Kuder: Hinzu kommt vielleicht eine längere Phase, in der die Preise, also die Inflation, bei null oder nur leicht darüber stagniert. Und das trotz aller Versuche der EZB, dem entgegenzuwirken. Unter anderem die fortgeschrittene Globalisierung und der damit einhergehende globale Wettbewerb machen es schwer, Inflationsziele mit geldpolitischen Instrumenten zu erreichen. Und auch ein inflationsfördernder Einfluss seitens des Rohstoffmarktes ist derzeit nicht vorstellbar.

Schwaches Wachstum, keine oder nur geringe Inflation und niedrige Zinsen: Wenn das für eine Japan-Analogie reicht, was können Anleger daraus lernen?

Kuder: Nehmen Sie beispielsweise Immobilieninvestments. Im eher deflationären Umfeld Japans wurden Anleger in den vergangenen 15 bis 20 Jahren damit nicht wirklich glücklich. In Deutschland und in Teilen Europas sah der Immobilienmarkt dagegen ganz anders aus. Die Preise scheinen nur noch eine Richtung zu kennen: nach oben.

Trotzdem sei die Frage erlaubt, wer denn die Mietsteigerungen künftig noch zahlen kann und soll. Ich befürchte, die Immobilienpreise in einigen Regionen und Sektoren liegen schon jetzt über einem fundamental vertretbaren Niveau. Erste Anzeichen für solch eine gewisse Abkühlung sieht man beispielsweise schon in besonders teuren Lagen wie München. Für Inhaber größerer Immobilienvermögen könnte dies eine gute Zeit sein, ihr Portfolio zu überdenken und sich auch von dem ein oder anderen im Preis besonders stark gestiegenen Objekt zu trennen.

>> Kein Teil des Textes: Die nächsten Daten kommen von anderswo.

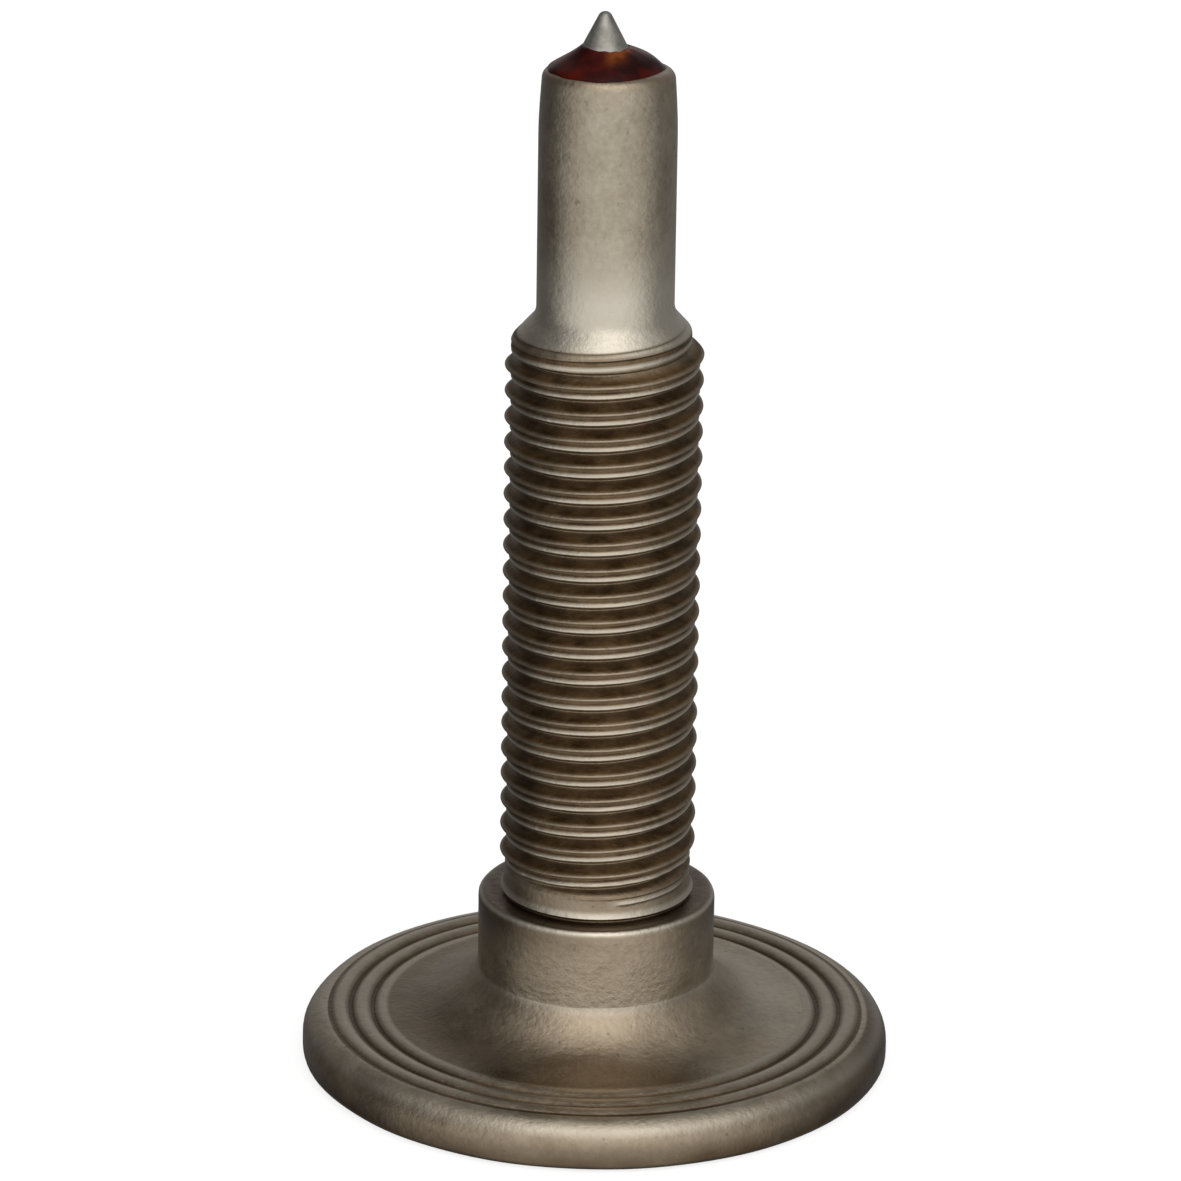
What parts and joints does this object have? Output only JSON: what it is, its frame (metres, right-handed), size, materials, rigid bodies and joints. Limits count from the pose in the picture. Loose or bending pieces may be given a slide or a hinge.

Und wenn sich ein Investor trotz gestiegener Preise nicht von seiner Immobilie trennen möchte?

Kuder: Dann sollte man analysieren, ob sich die Wirtschaftlichkeit des Objektes steigern lässt. Wegen der niedrigen Zinsen führt eine Änderung der Finanzierungsstruktur meist zu höheren Cashflows und auch zu einer höheren Rentabilität.

Dabei ist die langfristige Festschreibung von Zinsen der offensichtliche, aber keineswegs nur der einzige Weg. Auch wenn es zunächst unsinnig erscheint: Auch eine kurzfristige Zinsbindung könnte für einen Teil der Fremdfinanzierung interessant sein. Der gegenüber einer langfristigen Finanzierung um rund ein Prozent pro Jahr niedrigere Zinsaufwand kommt voll der Tilgung zugute, was insgesamt zu einer rascheren Eigenkapitalbildung und damit zu einer Reduktion des Risikos führt.

Das sind alles zwar nur kleine Stellschrauben, aber ich rate dazu, im Rahmen des umfassenden Risikomanagements im Family Office über alle Optionen nachzudenken.